* MATERIAL *
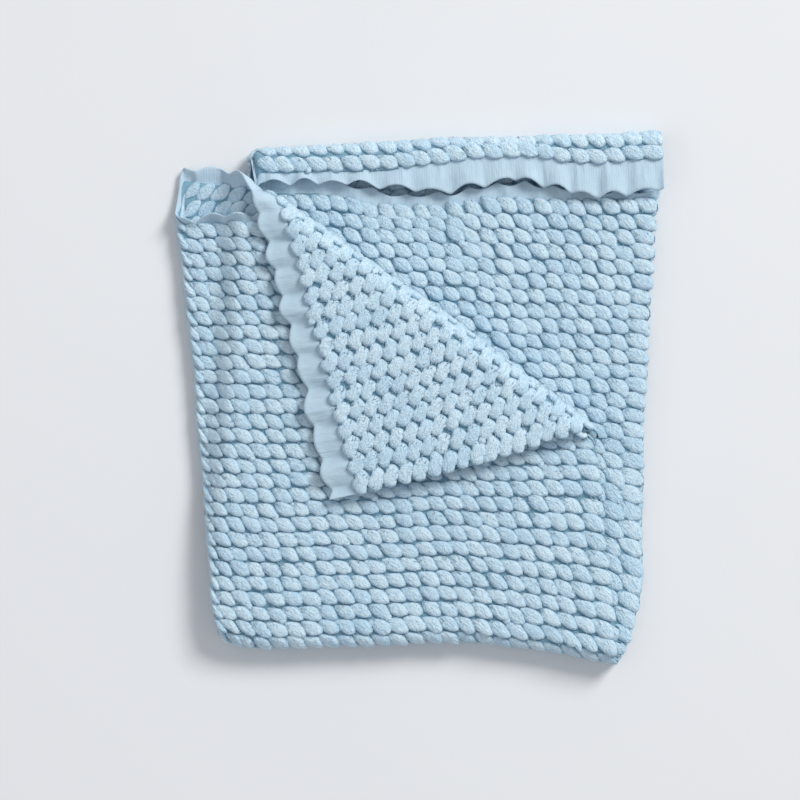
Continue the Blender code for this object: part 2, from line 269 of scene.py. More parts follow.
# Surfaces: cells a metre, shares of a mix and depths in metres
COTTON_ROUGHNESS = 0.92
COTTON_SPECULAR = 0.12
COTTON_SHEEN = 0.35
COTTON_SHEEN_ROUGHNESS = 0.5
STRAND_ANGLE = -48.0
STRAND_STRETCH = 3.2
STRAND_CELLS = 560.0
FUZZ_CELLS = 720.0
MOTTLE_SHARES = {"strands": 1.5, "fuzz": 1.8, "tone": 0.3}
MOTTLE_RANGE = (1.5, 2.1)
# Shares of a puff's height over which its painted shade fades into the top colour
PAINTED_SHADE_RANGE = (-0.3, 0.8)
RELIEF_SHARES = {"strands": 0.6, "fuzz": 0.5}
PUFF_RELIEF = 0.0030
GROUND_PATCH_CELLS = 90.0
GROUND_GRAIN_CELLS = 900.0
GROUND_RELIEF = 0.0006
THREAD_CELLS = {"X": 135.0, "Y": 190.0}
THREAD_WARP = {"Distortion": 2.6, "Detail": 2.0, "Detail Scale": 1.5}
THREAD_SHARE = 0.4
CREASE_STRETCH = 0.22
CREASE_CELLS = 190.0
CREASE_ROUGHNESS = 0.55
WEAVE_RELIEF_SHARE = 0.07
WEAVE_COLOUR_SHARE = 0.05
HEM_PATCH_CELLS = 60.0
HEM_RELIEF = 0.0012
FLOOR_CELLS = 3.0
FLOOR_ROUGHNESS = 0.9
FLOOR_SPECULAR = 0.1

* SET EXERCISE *
Write out all the lines again, exactly as they are.

* ANSWER TO THIS EXERCISE *
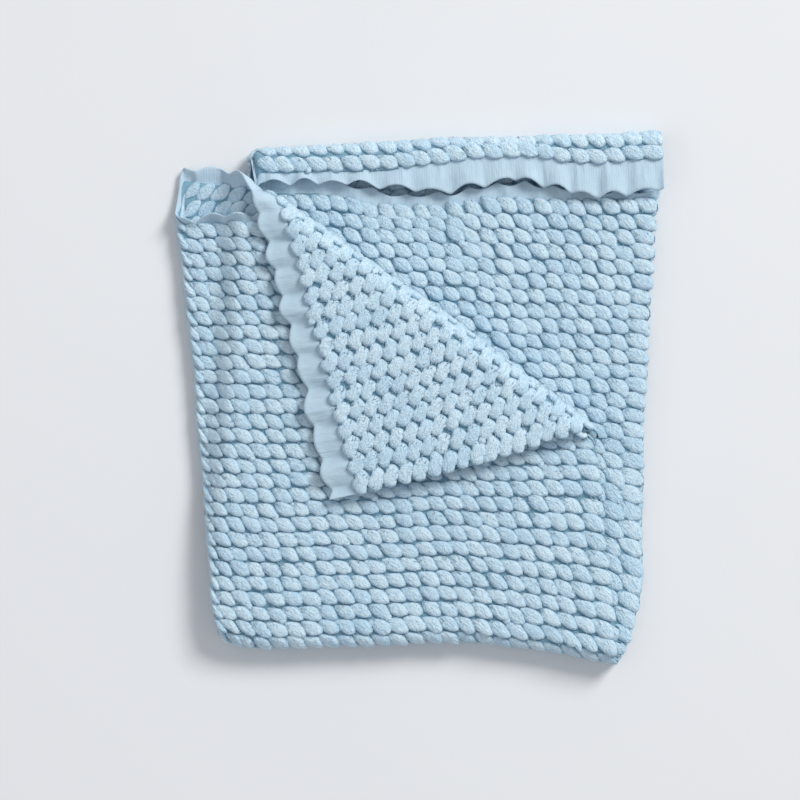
Continue the Blender code for this object: part 2, from line 269 of scene.py. More parts follow.
# Surfaces: cells a metre, shares of a mix and depths in metres
COTTON_ROUGHNESS = 0.92
COTTON_SPECULAR = 0.12
COTTON_SHEEN = 0.35
COTTON_SHEEN_ROUGHNESS = 0.5
STRAND_ANGLE = -48.0
STRAND_STRETCH = 3.2
STRAND_CELLS = 560.0
FUZZ_CELLS = 720.0
MOTTLE_SHARES = {"strands": 1.5, "fuzz": 1.8, "tone": 0.3}
MOTTLE_RANGE = (1.5, 2.1)
# Shares of a puff's height over which its painted shade fades into the top colour
PAINTED_SHADE_RANGE = (-0.3, 0.8)
RELIEF_SHARES = {"strands": 0.6, "fuzz": 0.5}
PUFF_RELIEF = 0.0030
GROUND_PATCH_CELLS = 90.0
GROUND_GRAIN_CELLS = 900.0
GROUND_RELIEF = 0.0006
THREAD_CELLS = {"X": 135.0, "Y": 190.0}
THREAD_WARP = {"Distortion": 2.6, "Detail": 2.0, "Detail Scale": 1.5}
THREAD_SHARE = 0.4
CREASE_STRETCH = 0.22
CREASE_CELLS = 190.0
CREASE_ROUGHNESS = 0.55
WEAVE_RELIEF_SHARE = 0.07
WEAVE_COLOUR_SHARE = 0.05
HEM_PATCH_CELLS = 60.0
HEM_RELIEF = 0.0012
FLOOR_CELLS = 3.0
FLOOR_ROUGHNESS = 0.9
FLOOR_SPECULAR = 0.1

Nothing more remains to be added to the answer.